Post by jfcpeng on Nov 21, 2015 23:19:29 GMT -5
Hi, new on this board but I felt this is worth pasting.
Up until about 37mph the rolling drag exceeds wind drag. To get to over 37mph quickly, it helps to reduce rolling drag.
1) Inflate tyres to a higher pressure and check tyre is actually round.
2) Loosen front axle nut and watch wheel spins longer.
The spacer between wheel bearings is usually a millimetre shorter than best so all bearing spacers fit all wheels on the production line. As you tighten axles, the two inner races are misaligned to outer races. Similarly loosen wheel axle and bottom fork and let return, then measure space between fork leg and axle spacer with all free play on one side of wheel. Again the axle spacers are all made a mm short so that they fit every bike. Because the fork travel is so short, bending forks inwards 1mm is significant in deforming axle and forks when axle nut is tight. If you dress off the spacer that sits in the seal a few thou, add Teflon lube, tolerance out the spacers to ensure wheel bearings are true, replace wheel bearings with C4 frictionless seal type, sand off high spots inside brake drum often (I have a Scoopy 50) and high spots on brake pads often (the glazed patches) and make sure there is no brake drag when not using brakes.
I put a 1mm washer on axle and there was a huge difference when you spin wheel and wait, instantly.

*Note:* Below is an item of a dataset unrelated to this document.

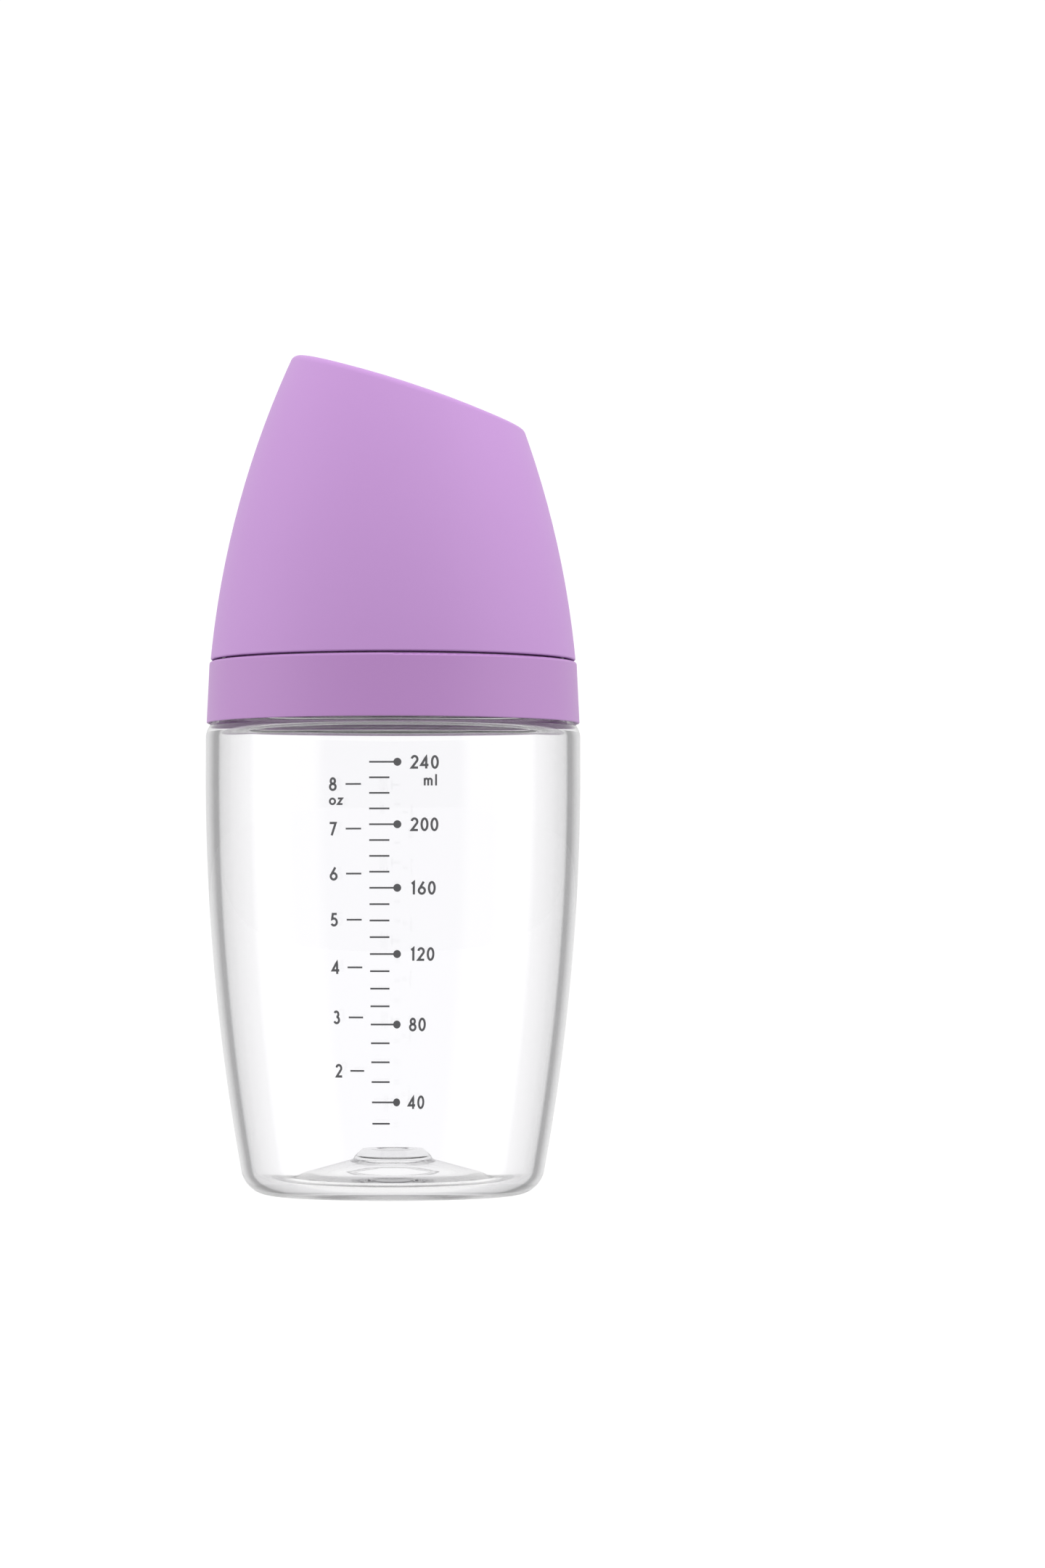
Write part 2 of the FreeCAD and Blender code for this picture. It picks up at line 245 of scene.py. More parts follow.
def bottle_outline():
    lean = (BODY_WIDEST_Z - SIDE_LOW_Z) / BODY_ARC
    outside = side_run(SIDE_LOW_Z, SIDE_TOP_Z, BODY_R, BODY_ARC)
    inside = side_run(SIDE_LOW_Z, SIDE_TOP_Z - WALL, BODY_R - WALL, BODY_ARC)
    neck_in = NECK_R - NECK_WALL
    ceiling = SHOULDER_Z - WALL
    hub_under_z = DOME_TOP_Z - FLOOR_T
    under = rounded([
        (0, RECESS_Z, 0), (RECESS_R, RECESS_Z, EDGE), (RECESS_R, hub_under_z, EDGE),
        (HUB_R, hub_under_z, STAND_ROUND), (STAND_INNER_R, 0, STAND_ROUND),
        (outside[0].x - lean * SIDE_LOW_Z, 0, BASE_ROUND), (*outside[0], 0)])
    top = rounded([
        (*outside[-1], 0), (BODY_R, SHOULDER_Z, SHOULDER_ROUND), (NECK_R, SHOULDER_Z, NECK_FOOT_ROUND),
        (NECK_R, RIM_Z, RIM_ROUND), (neck_in, RIM_Z, RIM_ROUND), (neck_in, ceiling, MOUTH_ROUND),
        (BODY_R - WALL, ceiling, SHOULDER_ROUND - WALL), (*inside[-1], 0)])
    floor = rounded([
        (*inside[0], 0), (inside[0].x - lean * (SIDE_LOW_Z - FLOOR_T), FLOOR_T, CORNER_ROUND),
        (DOME_FOOT_R, FLOOR_T, DOME_FOOT_ROUND), (*DOME_HAUNCH, HAUNCH_ROUND),
        (HUB_R, DOME_TOP_Z, SOFT_EDGE), (*HUB_SHOULDER, EDGE),
        (HUB_TOP_R, HUB_TOP_Z, SOFT_EDGE), (DIMPLE_R, HUB_TOP_Z, 0)])
    ball = (DIMPLE_R ** 2 + DIMPLE_DEPTH ** 2) / (2 * DIMPLE_DEPTH)
    dimple = [Vector((r, HUB_TOP_Z - DIMPLE_DEPTH + ball - math.sqrt(ball ** 2 - r ** 2)))
              for r in [DIMPLE_R * (1 - n / 8) for n in range(1, 9)]]
    run = under[:-1] + outside + top[1:] + inside[::-1][1:] + floor[1:] + dimple
    return split(run, OUTLINE_STEP)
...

50cc and 2, 3 or 4 hp is not very much. A person can do 1hp for short spells and a rusty bike chain and a dragging brake on a bicycle makes a huge difference. Bicycles run 110psi in tyres 1/4' wide!
BTW Has anyone removed the air fan from the flywheel and fitted a switching battery powered fan to the radiator? I suspect the crank flywheel fan is to impede acceleration at the crank end so belts don't get abused from rapid accelerations at crank. I am sure putting a thermo fan on the radiator without the crank fan would provide quite a few hp at 9000rpm but on a hot day up a hill the new thermo switch computer fan on the radiator might struggle.
After 37mph wind drag goes up very quickly and rolling drag creeps up but from 0 to 37mph rolling drag is very significant to MPH and MPG.
Have fun with the thoughts above. I am 60yo!
BTW A good racing port job on a C50 Honda I had years ago gave slightly better acceleration, slightly higher top end, 40mph at half throttle not full throttle and lots better economy. Ruckus might be the same. Using thin oil also made a huge difference, change it often and sell the bike when you see metal specks in the oil pan residues (not likely on a Ruckus as gearbox is not part of motor!